The GNU Coding Standards began to recommend using '...' instead of `...'
in the C locale since 2011. Specifically this commit in gnustandards:

    revision 1.211
    date: 2011-12-31 23:48:43 +0000;  author: karl;  state: Exp;  lines: +45 
-29;  commitid: 9veeiUxdwXD2RoNv;
    (Quoting Characters): recommend undirected quotes

There are still some GNU packages that use `...' since they are written
before that change. I'm sure that most would accept a patch if you were
to submit one. Be aware it is a chore to check the current locale name
and whether it is ascii. Since many systems use different names for that
encoding (i.e. ASCII, 646, ANSI_X3.4-1968, IBM-367, and the list goes on).
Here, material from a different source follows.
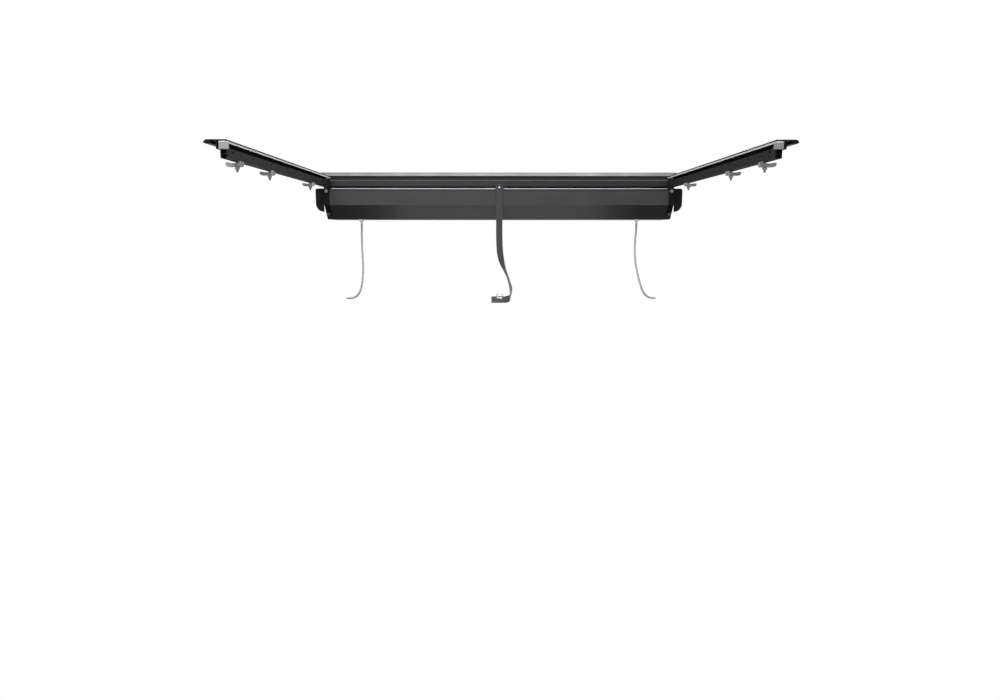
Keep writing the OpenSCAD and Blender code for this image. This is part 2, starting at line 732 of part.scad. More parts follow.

> PS: arguably I should have started this in coreutils or gnu-policy, but I'm
> starting here because ` is syntactically significant to Bash, so there's
> extra damage.

Coreutils handles this with Gnulib's quote module [2]. See the following
example:

    LC_ALL=C who a b c
    who: extra operand 'c'
    Try 'who --help' for more information.

    $ LC_ALL=en_US.UTF-8 who a b c
    who: extra operand ‘c’
    Try 'who --help' for more information.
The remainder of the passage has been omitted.